Allen York earned his first victory for the Columbus Blue Jackets on March 28th in only his second start for the team. It came in an emergency role as Steve Mason was injured in the morning skate and has since won his past three starts. Moreover than that, York got his call-up this time from the ECHL’s Chicago Express, which is not really something you see all too often as the ECHL is the “AA” ranks for minor leagues, while the AHL is the “AAA” side and where many teams go to get recalls. In fact, only five players this season have played in both the ECHL and NHL this season, along with Jussi Rynnas, Brian Foster, Peter Mannino, and Milan Kytnar.
Yet, when you look at the structure of the minor league systems, you have to wonder how much use teams get out of their affiliates outside of the AHL model. The AHL has 30 teams and has a certain teams affiliated with a NHL, as per league bylaws. Yet, the lower levels don’t have that same rule or structure. In fact, of the 19 ECHL teams, only 17 teams have NHL affiliation and nine of those teams have two NHL teams as affiliates. It is those dual affiliated teams that have the most players signed to NHL deals down playing for them—Cincinnati Cyclones (Nashville Predators and Florida Panthers), Florida Everblades (Carolina Hurricanes and Tampa Bay Lightning), and Reading Royals (Toronto Maple Leafs and Boston Bruins). If you go to the other “AA” league, the Central Hockey League, three of the 14 teams have NHL affiliations, though they are not used at all. In fact, only the Wichita Thunder have a player under NHL contract (Chris Chappell, New York Rangers) and they’re an independent team.
The lack of use begs the question whether or not the need for a league to deem itself “AA” is really necessary or if the structure of the minor league system is viable beyond the AHL level. While the duel affiliated teams are the ones who have the most NHL contracted players down there, only the South Carolina Stingrays (Washington Capitals) and Greenville Road Warriors (New York Rangers) have more than one player under NHL contract on their team. Four of the 17 ECHL teams who have NHL ties don’t even have players tied to those teams.
For the ECHL, they are very proud of how many players have come through their league and made it into the NHL. To date, 489 players from the ECHL have played in the NHL at some point—Rynnas of the Toronto Maple Leafs being the latest. They pride themselves about the players, coaches, and officials that they have had in the NHL over the past 23 seasons. They are the third longest tenured professional league behind the NHL and AHL, which is quite the feat considering the minor leagues that often come and go and merge together before folding up for good. Though, at the same time, they really don’t talk about the number of games or how long the player was in the ECHL before reaching the NHL; though for them—it probably doesn’t matter to them, just the recognition of it all is good enough.

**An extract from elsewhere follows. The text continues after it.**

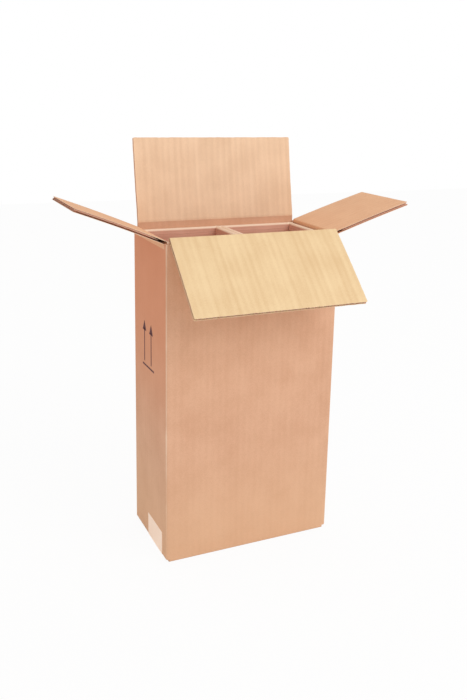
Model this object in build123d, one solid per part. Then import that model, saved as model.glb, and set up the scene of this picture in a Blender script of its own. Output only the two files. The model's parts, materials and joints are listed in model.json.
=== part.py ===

While the idea of having NHL ties is something good for some teams, it could also bring about issues in terms of coaching style and overall chemistry with the team. That’s what made the Las Vegas Wranglers, who had ties with the Phoenix Coyotes and Calgary Flames over their existence, made the switch to the independent side of things. Wranglers coach and former ECHLer Ryan Mougenel explained to the Las Vegas Review-Journal before the start of the season why it was a good decision to make:
“I want to build a culture where guys are hungry to get to the next level, and I think the best way to do that is to just have strictly ECHL contracts, and it’s helped me in recruiting. Being in Las Vegas, guys want to play here, and guys don’t want to play behind NHL contracts. All my guys can go anywhere, so whoever’s playing the best is going up. That’s why I don’t need an NHL team to do recruiting for me.”
To have control of your own players and how you want to play is definitely something crucial not only for a team trying to find their way and players trying to find their own identity, but also from a coach who already has to listen to a general manager—no need to put more pressure on having to listen to an outside team, as well. Not only that, but it’s not like many NHL teams pick up the cost of the players they put down there, at least not in the Wranglers case. Granted, other teams could have better deals in place when it comes to paying a player and their travel costs, but for teams that may not be as well off as others—the need to have a winning team on the ice rather than players on the ice by necessity of the parent team.
That all said, the majority of the players that come through the ECHL will have ECHL contract and make their name in that league before moving up, they seem to believe the need to be directly affiliated to the biggest league in North America is something that is dire for their league’s survival. In actually, they have carved out a nice niche for themselves in their own markets without the direct need for the NHL involvement. Like every minor league, they have had trouble with teams folding and relocating, but with expansion coming next season in Orlando and San Francisco; the ECHL serves the purpose to help players get more development in order to move their own careers ahead, even if it’s not with the team who is the parent affiliated of the team they play for. The ECHL should embrace their own development rather than who they have connections with.